*Brief*: In the listing below, locate the line containing "if empty is" and the line containing "return (math.cos(e) *". Output both of them and every line between, exactly as written, and nothing more.

*Supplied material*:

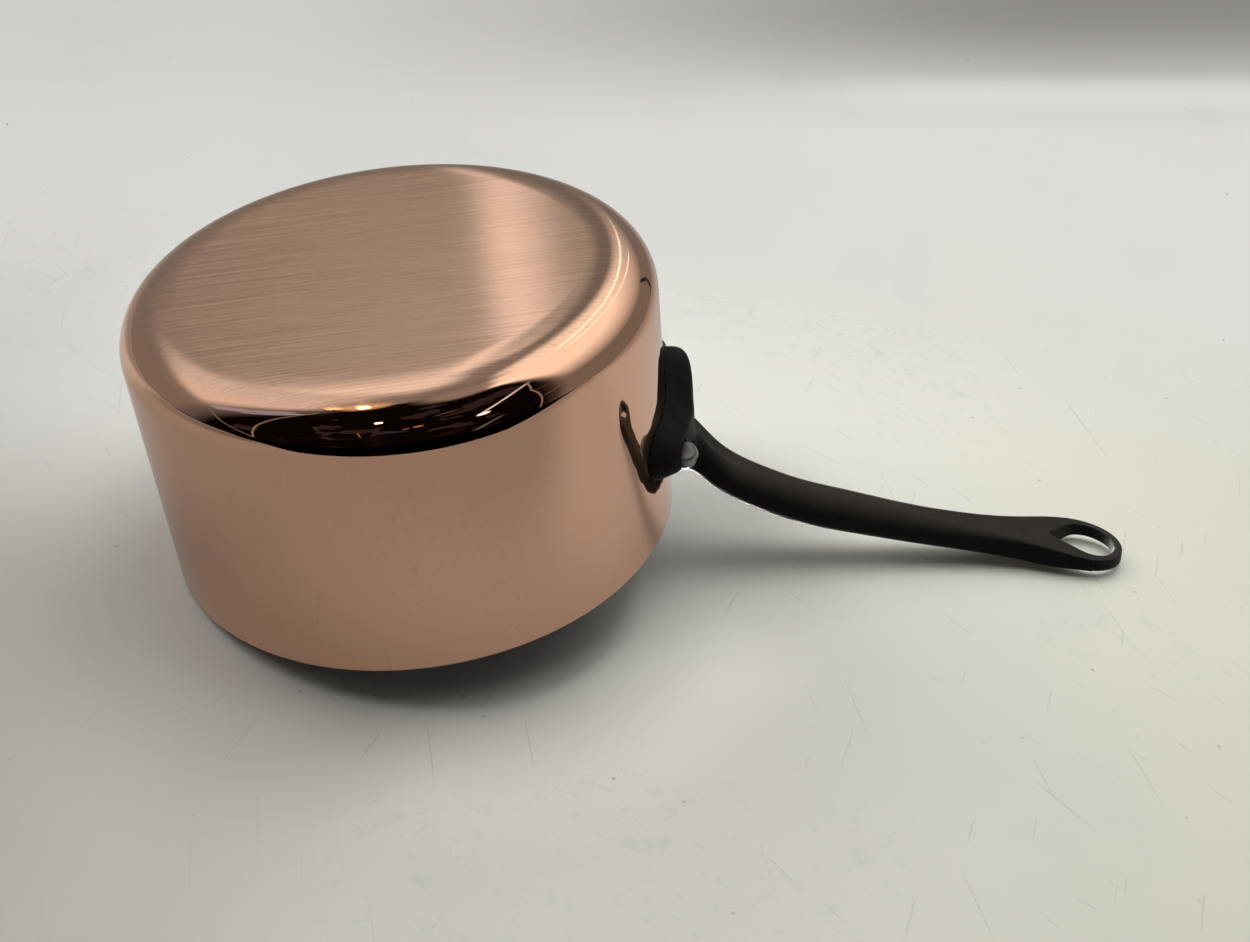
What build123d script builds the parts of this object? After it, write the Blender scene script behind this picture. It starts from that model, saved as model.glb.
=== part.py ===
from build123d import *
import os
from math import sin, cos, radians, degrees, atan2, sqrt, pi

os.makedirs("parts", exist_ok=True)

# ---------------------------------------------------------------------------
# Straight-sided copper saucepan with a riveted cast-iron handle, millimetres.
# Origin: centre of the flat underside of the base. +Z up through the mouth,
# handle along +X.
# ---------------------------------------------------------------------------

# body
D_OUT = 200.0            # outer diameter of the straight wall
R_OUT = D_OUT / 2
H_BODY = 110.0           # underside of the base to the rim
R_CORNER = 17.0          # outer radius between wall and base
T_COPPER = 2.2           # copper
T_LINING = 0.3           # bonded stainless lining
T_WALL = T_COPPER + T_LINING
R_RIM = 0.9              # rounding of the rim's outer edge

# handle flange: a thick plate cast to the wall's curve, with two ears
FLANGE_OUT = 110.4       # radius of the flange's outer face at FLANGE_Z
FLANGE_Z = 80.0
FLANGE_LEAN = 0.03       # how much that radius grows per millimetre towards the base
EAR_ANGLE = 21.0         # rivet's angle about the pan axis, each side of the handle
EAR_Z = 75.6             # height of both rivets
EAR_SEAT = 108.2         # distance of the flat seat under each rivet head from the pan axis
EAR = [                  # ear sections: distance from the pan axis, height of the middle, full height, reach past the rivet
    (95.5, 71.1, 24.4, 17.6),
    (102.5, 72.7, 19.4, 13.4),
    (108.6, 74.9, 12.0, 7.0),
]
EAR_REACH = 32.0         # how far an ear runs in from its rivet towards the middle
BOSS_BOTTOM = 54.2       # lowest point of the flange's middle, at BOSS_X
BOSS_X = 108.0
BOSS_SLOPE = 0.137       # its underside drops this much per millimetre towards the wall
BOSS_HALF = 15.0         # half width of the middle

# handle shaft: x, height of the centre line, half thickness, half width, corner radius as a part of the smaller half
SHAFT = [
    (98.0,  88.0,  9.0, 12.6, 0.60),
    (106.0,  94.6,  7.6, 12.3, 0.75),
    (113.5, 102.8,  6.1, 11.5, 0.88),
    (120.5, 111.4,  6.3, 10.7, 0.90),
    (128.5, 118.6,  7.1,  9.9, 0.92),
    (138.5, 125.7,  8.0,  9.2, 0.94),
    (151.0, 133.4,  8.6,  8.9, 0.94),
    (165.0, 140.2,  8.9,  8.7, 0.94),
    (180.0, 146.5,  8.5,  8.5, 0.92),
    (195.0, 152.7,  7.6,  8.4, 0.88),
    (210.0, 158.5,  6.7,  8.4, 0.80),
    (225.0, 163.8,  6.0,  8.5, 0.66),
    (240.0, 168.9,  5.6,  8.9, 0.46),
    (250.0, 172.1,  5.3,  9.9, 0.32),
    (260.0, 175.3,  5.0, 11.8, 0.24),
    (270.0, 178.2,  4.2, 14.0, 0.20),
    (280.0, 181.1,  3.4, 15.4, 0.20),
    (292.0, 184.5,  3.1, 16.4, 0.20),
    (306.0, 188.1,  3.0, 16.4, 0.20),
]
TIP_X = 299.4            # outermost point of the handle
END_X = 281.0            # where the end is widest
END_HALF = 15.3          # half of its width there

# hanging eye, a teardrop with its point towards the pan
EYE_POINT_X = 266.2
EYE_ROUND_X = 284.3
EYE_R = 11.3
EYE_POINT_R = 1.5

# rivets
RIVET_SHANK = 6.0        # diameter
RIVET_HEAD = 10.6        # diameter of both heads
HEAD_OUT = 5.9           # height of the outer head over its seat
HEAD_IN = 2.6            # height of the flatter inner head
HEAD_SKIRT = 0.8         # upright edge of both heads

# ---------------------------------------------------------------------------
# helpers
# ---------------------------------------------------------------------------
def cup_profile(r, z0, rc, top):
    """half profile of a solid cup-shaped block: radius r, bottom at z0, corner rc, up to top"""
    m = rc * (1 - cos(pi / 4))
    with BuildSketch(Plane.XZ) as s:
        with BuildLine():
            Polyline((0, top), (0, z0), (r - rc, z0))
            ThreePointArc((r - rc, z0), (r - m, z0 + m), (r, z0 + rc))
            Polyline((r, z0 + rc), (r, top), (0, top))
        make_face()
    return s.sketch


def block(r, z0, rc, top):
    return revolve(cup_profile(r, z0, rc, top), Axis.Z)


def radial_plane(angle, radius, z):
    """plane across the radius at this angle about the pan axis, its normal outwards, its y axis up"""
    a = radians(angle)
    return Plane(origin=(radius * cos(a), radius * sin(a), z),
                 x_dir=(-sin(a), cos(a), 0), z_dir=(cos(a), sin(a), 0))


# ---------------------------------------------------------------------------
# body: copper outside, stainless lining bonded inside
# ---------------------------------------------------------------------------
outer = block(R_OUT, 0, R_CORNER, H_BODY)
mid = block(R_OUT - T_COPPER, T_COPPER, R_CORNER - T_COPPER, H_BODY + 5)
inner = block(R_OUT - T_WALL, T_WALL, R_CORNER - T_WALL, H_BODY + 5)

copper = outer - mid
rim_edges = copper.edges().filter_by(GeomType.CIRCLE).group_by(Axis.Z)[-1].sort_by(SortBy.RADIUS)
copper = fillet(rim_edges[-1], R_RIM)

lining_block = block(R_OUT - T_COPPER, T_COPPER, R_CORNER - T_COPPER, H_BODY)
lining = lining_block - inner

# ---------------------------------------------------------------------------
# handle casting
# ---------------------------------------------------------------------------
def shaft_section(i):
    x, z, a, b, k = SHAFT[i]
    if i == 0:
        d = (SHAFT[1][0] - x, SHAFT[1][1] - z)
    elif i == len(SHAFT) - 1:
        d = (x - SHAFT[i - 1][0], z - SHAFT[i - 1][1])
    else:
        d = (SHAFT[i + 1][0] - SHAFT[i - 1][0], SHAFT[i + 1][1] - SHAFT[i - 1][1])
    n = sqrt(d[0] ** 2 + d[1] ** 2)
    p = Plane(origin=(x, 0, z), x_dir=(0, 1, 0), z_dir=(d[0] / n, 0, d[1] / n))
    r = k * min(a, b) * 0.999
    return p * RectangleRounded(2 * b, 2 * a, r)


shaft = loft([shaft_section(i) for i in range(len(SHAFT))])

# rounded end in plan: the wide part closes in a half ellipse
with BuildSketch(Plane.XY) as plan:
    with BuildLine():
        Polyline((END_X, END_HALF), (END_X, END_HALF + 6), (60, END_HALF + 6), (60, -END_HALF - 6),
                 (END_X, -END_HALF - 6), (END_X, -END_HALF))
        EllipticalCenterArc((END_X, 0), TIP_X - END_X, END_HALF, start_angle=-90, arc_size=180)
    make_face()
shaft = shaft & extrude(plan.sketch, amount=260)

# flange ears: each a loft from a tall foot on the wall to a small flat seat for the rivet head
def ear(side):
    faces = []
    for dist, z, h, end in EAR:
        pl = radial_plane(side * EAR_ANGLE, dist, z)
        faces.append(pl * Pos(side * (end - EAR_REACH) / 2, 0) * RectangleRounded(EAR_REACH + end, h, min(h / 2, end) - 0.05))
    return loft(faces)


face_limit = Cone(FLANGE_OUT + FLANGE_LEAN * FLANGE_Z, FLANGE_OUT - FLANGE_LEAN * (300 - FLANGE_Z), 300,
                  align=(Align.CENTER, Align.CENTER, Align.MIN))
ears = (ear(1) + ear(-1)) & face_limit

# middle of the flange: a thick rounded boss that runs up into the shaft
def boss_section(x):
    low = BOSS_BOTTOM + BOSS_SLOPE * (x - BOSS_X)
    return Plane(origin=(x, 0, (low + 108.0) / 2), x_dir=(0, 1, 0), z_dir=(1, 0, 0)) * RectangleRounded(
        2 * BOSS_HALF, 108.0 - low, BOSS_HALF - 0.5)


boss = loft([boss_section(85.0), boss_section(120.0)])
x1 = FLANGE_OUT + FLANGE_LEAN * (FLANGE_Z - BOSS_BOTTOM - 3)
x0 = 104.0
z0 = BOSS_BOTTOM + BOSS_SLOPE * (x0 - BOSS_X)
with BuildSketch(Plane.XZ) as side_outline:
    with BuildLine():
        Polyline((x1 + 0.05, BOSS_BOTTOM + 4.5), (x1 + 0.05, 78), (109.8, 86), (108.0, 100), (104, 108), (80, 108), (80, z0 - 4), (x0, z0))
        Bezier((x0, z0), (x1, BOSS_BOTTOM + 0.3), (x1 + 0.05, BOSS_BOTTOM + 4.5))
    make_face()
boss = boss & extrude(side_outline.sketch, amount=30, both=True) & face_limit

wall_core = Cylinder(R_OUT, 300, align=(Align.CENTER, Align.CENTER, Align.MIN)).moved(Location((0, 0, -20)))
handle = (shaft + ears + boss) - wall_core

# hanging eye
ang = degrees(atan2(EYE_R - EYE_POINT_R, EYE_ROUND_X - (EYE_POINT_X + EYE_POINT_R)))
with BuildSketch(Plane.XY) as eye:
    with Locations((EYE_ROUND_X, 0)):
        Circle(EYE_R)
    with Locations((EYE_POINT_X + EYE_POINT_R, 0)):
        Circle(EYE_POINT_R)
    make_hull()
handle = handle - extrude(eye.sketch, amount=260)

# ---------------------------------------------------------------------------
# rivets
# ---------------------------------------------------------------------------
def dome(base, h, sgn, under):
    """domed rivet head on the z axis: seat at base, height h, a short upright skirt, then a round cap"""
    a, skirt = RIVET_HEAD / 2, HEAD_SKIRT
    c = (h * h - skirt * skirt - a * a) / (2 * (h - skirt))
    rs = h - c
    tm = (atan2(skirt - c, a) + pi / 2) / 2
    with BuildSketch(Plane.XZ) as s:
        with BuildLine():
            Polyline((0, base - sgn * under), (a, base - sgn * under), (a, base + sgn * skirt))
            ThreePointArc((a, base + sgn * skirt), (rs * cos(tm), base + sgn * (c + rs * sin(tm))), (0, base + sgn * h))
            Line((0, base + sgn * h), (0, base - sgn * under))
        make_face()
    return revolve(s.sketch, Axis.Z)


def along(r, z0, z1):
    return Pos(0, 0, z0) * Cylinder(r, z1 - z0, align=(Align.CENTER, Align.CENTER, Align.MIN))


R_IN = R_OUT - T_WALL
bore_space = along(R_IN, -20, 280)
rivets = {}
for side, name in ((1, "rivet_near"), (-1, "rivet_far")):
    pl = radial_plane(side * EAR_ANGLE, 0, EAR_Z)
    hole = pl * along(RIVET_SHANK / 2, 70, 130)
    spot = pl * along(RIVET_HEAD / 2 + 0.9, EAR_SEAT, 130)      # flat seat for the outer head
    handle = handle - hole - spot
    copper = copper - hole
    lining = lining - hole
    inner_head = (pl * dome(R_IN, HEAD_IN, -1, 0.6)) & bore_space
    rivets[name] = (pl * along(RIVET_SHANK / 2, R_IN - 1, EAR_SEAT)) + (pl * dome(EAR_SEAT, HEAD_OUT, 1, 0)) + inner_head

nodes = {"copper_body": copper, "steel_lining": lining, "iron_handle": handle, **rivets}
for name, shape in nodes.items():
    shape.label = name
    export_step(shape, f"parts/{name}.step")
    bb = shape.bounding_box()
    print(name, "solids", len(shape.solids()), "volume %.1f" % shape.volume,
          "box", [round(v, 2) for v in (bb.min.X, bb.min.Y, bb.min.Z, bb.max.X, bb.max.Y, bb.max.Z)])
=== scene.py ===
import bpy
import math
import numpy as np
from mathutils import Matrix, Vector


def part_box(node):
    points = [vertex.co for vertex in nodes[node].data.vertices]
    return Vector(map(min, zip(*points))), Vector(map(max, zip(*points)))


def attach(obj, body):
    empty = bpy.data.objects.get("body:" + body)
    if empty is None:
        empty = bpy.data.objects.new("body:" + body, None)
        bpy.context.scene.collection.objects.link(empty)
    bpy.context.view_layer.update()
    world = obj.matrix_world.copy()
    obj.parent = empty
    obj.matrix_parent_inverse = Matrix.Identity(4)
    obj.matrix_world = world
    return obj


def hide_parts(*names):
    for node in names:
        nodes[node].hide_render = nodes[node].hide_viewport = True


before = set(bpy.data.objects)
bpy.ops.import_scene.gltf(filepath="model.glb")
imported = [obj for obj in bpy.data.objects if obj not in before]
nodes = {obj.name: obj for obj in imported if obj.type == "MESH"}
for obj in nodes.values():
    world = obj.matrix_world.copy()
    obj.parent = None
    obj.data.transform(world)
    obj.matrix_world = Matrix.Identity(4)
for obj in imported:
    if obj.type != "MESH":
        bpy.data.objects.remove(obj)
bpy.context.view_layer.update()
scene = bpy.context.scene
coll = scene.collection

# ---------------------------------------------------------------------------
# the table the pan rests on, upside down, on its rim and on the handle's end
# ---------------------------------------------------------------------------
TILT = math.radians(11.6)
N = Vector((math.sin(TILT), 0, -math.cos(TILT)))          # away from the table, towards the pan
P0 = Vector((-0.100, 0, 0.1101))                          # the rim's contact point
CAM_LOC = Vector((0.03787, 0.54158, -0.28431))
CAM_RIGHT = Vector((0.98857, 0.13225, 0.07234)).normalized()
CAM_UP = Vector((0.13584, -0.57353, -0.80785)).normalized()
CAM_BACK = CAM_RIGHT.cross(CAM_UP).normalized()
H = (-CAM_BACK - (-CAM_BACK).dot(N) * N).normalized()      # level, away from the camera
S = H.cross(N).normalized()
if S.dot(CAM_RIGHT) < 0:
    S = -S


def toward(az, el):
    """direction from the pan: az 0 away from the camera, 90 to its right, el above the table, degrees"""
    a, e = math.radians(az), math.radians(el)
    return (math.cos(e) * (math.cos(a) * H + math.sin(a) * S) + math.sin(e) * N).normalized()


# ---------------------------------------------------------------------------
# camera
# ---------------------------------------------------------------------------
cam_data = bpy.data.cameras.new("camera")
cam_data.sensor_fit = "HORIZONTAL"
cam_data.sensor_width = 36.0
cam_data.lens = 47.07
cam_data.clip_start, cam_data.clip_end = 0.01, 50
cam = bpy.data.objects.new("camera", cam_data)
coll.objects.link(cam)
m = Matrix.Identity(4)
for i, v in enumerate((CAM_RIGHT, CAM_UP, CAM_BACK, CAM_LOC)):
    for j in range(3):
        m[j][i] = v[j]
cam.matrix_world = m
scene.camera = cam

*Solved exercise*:
    if empty is None:
        empty = bpy.data.objects.new("body:" + body, None)
        bpy.context.scene.collection.objects.link(empty)
    bpy.context.view_layer.update()
    world = obj.matrix_world.copy()
    obj.parent = empty
    obj.matrix_parent_inverse = Matrix.Identity(4)
    obj.matrix_world = world
    return obj


def hide_parts(*names):
    for node in names:
        nodes[node].hide_render = nodes[node].hide_viewport = True


before = set(bpy.data.objects)
bpy.ops.import_scene.gltf(filepath="model.glb")
imported = [obj for obj in bpy.data.objects if obj not in before]
nodes = {obj.name: obj for obj in imported if obj.type == "MESH"}
for obj in nodes.values():
    world = obj.matrix_world.copy()
    obj.parent = None
    obj.data.transform(world)
    obj.matrix_world = Matrix.Identity(4)
for obj in imported:
    if obj.type != "MESH":
        bpy.data.objects.remove(obj)
bpy.context.view_layer.update()
scene = bpy.context.scene
coll = scene.collection

# ---------------------------------------------------------------------------
# the table the pan rests on, upside down, on its rim and on the handle's end
# ---------------------------------------------------------------------------
TILT = math.radians(11.6)
N = Vector((math.sin(TILT), 0, -math.cos(TILT)))          # away from the table, towards the pan
P0 = Vector((-0.100, 0, 0.1101))                          # the rim's contact point
CAM_LOC = Vector((0.03787, 0.54158, -0.28431))
CAM_RIGHT = Vector((0.98857, 0.13225, 0.07234)).normalized()
CAM_UP = Vector((0.13584, -0.57353, -0.80785)).normalized()
CAM_BACK = CAM_RIGHT.cross(CAM_UP).normalized()
H = (-CAM_BACK - (-CAM_BACK).dot(N) * N).normalized()      # level, away from the camera
S = H.cross(N).normalized()
if S.dot(CAM_RIGHT) < 0:
    S = -S


def toward(az, el):
    """direction from the pan: az 0 away from the camera, 90 to its right, el above the table, degrees"""
    a, e = math.radians(az), math.radians(el)
    return (math.cos(e) * (math.cos(a) * H + math.sin(a) * S) + math.sin(e) * N).normalized()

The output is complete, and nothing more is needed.